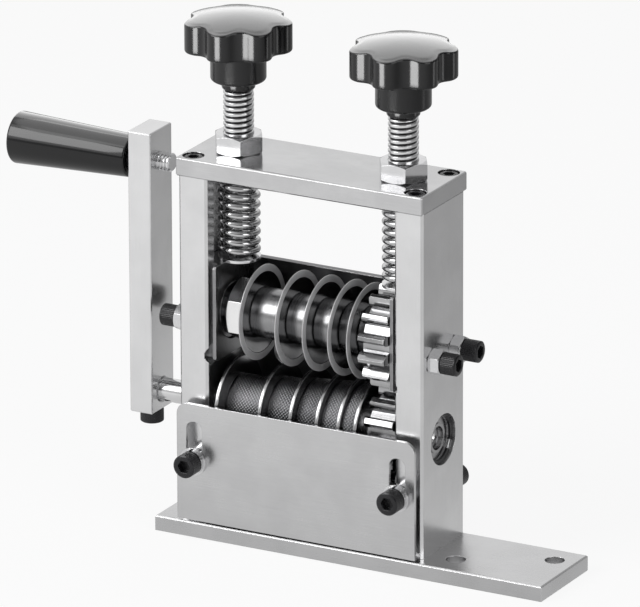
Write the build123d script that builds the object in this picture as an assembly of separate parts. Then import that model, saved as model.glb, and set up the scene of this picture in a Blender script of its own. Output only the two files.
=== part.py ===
"""Hand crank wire stripper: bench frame, knife roll on a sprung carriage, geared feed roll and crank.

Frame of the model, in millimetres: +X to the right, +Y to the back, +Z up.  The origin is on the
underside of the base, midway between the side plates and under the two roll axes.  Cables run along Y.
"""
import math
import os
from build123d import *

# ---------------------------------------------------------------- clearances
SLIP = 0.05           # radial clearance of a running or sliding fit
SEAT = 0.02           # radial clearance of a fixed fit
TOUCH = 0.05          # gap between a moving piece and the stop it rests on
SIDE_GAP = 0.4        # axial gap beside a piece that turns
SCREW_PITCH = 1.0     # thread pitch of the cap screws
CUT = 1.0             # how far a cutting shape passes the face it opens

# ---------------------------------------------------------------- frame plates
PLATE_GAP = 88.0      # clear width between the side plates
SIDE_T = 13.4         # thickness of a side plate
SIDE_W = 37.0         # depth of a side plate, front to back
SIDE_H = 150.5        # height of a side plate
EDGE_CHAMFER = 1.1    # chamfer on the long edges of a side plate
TOP_OVERHANG = 0.45   # how far the top plate passes the side plates at each end
TOP_W = 40.0          # depth of the top plate
TOP_T = 8.2           # thickness of the top plate
TOP_CHAMFER = 0.6
BASE_LEFT = 67.0      # reach of the base to the left of the middle
BASE_RIGHT = 115.2    # reach of the base to the right of the middle
BASE_W = 42.2         # depth of the base
BASE_T = 6.6          # thickness of the base
BASE_SHIFT = -2.2     # the base sits this far in front of the roll axes
BASE_CHAMFER = 0.6
BENCH_HOLE_D = 8.4    # the two holes for the bench bolts
BENCH_HOLES = ((69.0, -11.1), (105.8, 7.2))
BASE_SCREW_Y = 11.0   # half the spacing of the screws that hold a side plate to the base
BASE_SCREW_D = 5.0
BASE_SCREW_HEAD_D = 9.6
BASE_SCREW_L = 20.0
BASE_SCREW_SINK = 0.3  # the heads lie this far inside the underside
BASE_SCREW_KEY = 3.0
BASE_SCREW_KEY_DEPTH = 2.0
TOP_SCREW_X = 52.1    # places of the four top plate screws
TOP_SCREW_Y = 14.7
TOP_SCREW_D = 5.0
TOP_SCREW_HEAD_D = 8.5
TOP_SCREW_HEAD_H = 5.0
TOP_SCREW_SINK = 5.4  # depth of the counterbore
TOP_SCREW_RIM = 0.4   # gap round the head in its counterbore
TOP_SCREW_L = 16.0

# ---------------------------------------------------------------- rolls
FEED_Z = 54.0         # height of the feed roll axis
CENTRES = 42.0        # distance between the two roll axes at rest
JOURNAL_D = 10.0      # shaft ends, in the ball bearings
CORE_D = 12.0         # shaft between the bearings
CORE_FLANGE_D = 15.0  # shoulder that stops the lower gear
CORE_FLANGE_L = 2.4
KEY_W = 3.0           # width and height of the parallel keys
KEY_SINK = 1.8        # depth of a key in its shaft
KEY_INSET = 1.0       # a key stops this far inside its stack
BEARING_OD = 22.0
BEARING_W = 6.0
BEARING_GROOVE = 0.5  # depth of the groove beside the bearing's shield
KNIFE_X = (-28.8, -11.8, 1.1, 13.0, 21.9)
KNIFE_D = 40.7
KNIFE_T = 2.0
KNIFE_BEVEL = 3.1     # radial width of the bevel ground on the left
KNIFE_RING = 3.0      # radial width of the flat ring on the right
KNIFE_DISH = 0.2      # depth of the polished face inside that ring
KNIFE_LAND = 0.35     # flat left at the cutting edge
SPOOL_D = 21.6        # spacers between the knives
STACK_NUT_AF = 24.0   # nut that closes the knife stack on the left
STACK_NUT_L = 9.0
LANE_HEIGHTS = (8.8, 7.0, 5.4, 4.4, 3.2)   # clear height from knife to feed wheel, for thick to thin cable
FLANGE_D = 40.6       # thin discs between the feed wheels
FLANGE_T = 1.5
FLANGE_X = (-19.1, -4.5, 7.9, 18.1)   # middles of the discs between the lanes
FEED_LEFT = -40.2     # left face of the feed roll
FEED_RIGHT = 26.7     # right face of the feed roll
CLIP_T = 1.0          # retaining rings
CLIP_DEPTH = 0.5      # depth of a retaining ring's groove
CLIP_BAND = 2.0       # radial width of the rings beside the bearings
CLIP_MOUTH = 4.0      # opening of those rings
CLIP_MOUTH_TURN = -30.0
CLIP_RECESS = 1.75    # depth of those rings inside the side plate
ROLL_CLIP_BAND = 2.5  # the same for the ring on the feed shaft
SHAFT_SINK = 5.4      # the feed shaft ends this far inside the right side plate
CENTRE_D = 4.8        # centre drilled in that end
CENTRE_DEPTH = 3.0
END_CHAMFER = 0.6     # shaft ends
RIM = 0.4             # eased rims of spacers and thin discs
WHEEL_RIM = 0.5       # eased rims of feed wheels and gears

# ---------------------------------------------------------------- gears
GEAR_TEETH = 14
GEAR_PITCH_D = 38.8   # the gears run further apart than this, so the mesh is loose
UPPER_TIP_D = 44.2
LOWER_TIP_D = 43.0
GEAR_ROOT_D = 32.0
GEAR_BACKLASH = 0.3
PRESSURE_ANGLE = 20.0
GEAR_PHASE = 1.5      # degrees by which the meshing tooth leans to the back
FLANK_STEPS = 4
UPPER_GEAR = (28.3, 40.6)      # faces of the two gears along X
LOWER_GEAR = (30.0, 43.4)
HUB_D = 26.0          # boss beside each gear

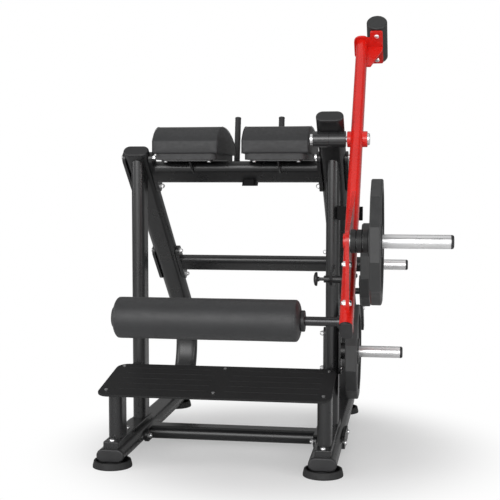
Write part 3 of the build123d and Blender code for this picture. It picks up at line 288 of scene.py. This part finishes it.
def vinyl(name, color, roughness):
    """Upholstery vinyl: pores between pebbles with painted shade in them, broad creases and a trace of
    sheen.
    """
    shader = Shader(name, color, roughness)
    shader.set("Sheen Weight", 0.03)
    shader.set("Sheen Roughness", 0.45)
    tone = shader.ramp(
        shader.noise(9.0, 5.0), [(0.32, shade(color, 0.85)), (0.68, shade(color, 1.15))])
    # Painted shade: the colour darkens in the grooves between pebbles, where the relief sinks.
    pores_painted_shade = shader.mix(shader.grey(shader.cells(620.0), 0.0, 1.0, 0.0, 0.16), shade(color, 0.6), tone)
    shader.bump(shader.cells(620.0), 0.0009, 0.35)
    shader.bump(shader.noise(240.0, 4.0), 0.0004, 0.3)
    shader.bump(shader.noise(38.0, 4.0), 0.0012, 0.22)
    return shader.done(pores_painted_shade, shader.grey(shader.noise(60.0, 4.0), roughness - 0.07, roughness + 0.09))


def chrome(name):
    """Bright plating with faint clouding and handling haze."""
    shader = Shader(name, (0.86, 0.86, 0.87), 0.2, 1.0)
    tone = shader.ramp(shader.noise(14.0, 4.0), [(0.35, (0.86, 0.86, 0.87)), (0.65, (0.93, 0.93, 0.93))])
    return shader.done(tone, shader.grey(shader.noise(24.0, 3.0), 0.25, 0.34))


def drawn_steel(name, color, roughness):
    """Drawn steel bar: fine lines along the bar and light tarnish."""
    shader = Shader(name, color, roughness, 1.0)
    shader.bump(shader.noise(18.0, 3.0, 0.6, (1.0, 40.0, 40.0)), 0.00003, 0.3)
    tone = shader.ramp(shader.noise(12.0, 5.0), [(0.3, shade(color, 0.8)), (0.7, shade(color, 1.15))])
    return shader.done(tone, shader.grey(shader.noise(50.0, 5.0), roughness - 0.08, roughness + 0.1))


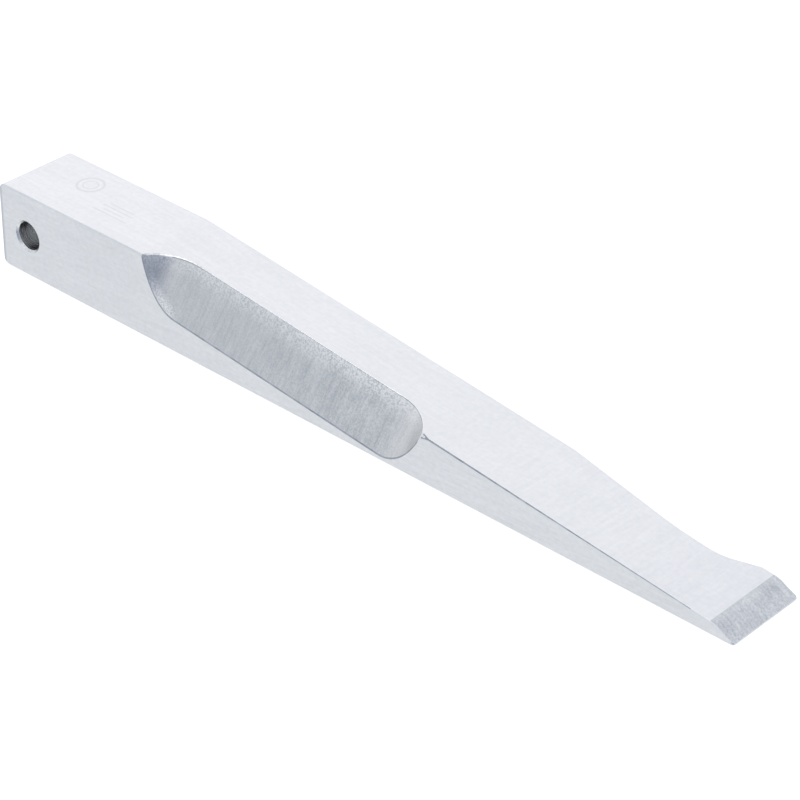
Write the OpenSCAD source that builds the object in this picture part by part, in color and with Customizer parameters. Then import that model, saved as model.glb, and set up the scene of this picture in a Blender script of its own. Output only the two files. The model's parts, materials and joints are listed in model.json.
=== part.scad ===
// Pry wedge: one solid aluminium bar, milled all over.
// The origin is the centre of the underside. +X points to the prying tip and +Z is up.
// The thumb scoop lies on the top edge of the -Y side.

/* [Bar] */
// Overall length, butt to tip
length = 200; // [190:1:240]
// Width of the bar
width = 20; // [18:0.5:26]
// Height of the bar at the butt
height = 20; // [19:0.5:26]

/* [Wedge] */
// Length of the level top, measured from the butt
level_len = 44.3; // [38:0.1:46]
// Height where the taper ends and the steep end bevel starts
bevel_height = 2.75; // [2:0.05:4]
// Slope of the end bevel, in degrees
bevel_angle = 28.5; // [20:0.5:40]
// Thickness of the blunt prying edge
tip_edge = 0.35; // [0.2:0.05:0.8]

/* [Waist] */
// Depth that the far side is cut in behind the nose
waist_depth = 3.35; // [2.5:0.05:4.5]
// Length of the full-width nose in front of the waist
nose_len = 8.4; // [6:0.1:12]
// Angle at which the waist opens out to the nose, in degrees
flare_angle = 25; // [20:1:30]
// Angle at which the far side runs in to the waist, in degrees
run_in_angle = 6.7; // [5:0.1:10]
// Radius between the waist and the flare
flare_r = 12.5; // [5:0.5:14]
// Radius between the run-in and the waist
run_in_r = 125; // [50:5:140]

/* [Thumb scoop] */
// Distance from the butt to the middle of the scoop
scoop_x = 84.2; // [80:0.1:90]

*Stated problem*
Retype only what lies between the line bearing "Write the OpenSCAD" and the line bearing "height = 20; // [19:0.5:26]", keeping both of those lines.

*Worked solution*
Write the OpenSCAD source that builds the object in this picture part by part, in color and with Customizer parameters. Then import that model, saved as model.glb, and set up the scene of this picture in a Blender script of its own. Output only the two files. The model's parts, materials and joints are listed in model.json.
=== part.scad ===
// Pry wedge: one solid aluminium bar, milled all over.
// The origin is the centre of the underside. +X points to the prying tip and +Z is up.
// The thumb scoop lies on the top edge of the -Y side.

/* [Bar] */
// Overall length, butt to tip
length = 200; // [190:1:240]
// Width of the bar
width = 20; // [18:0.5:26]
// Height of the bar at the butt
height = 20; // [19:0.5:26]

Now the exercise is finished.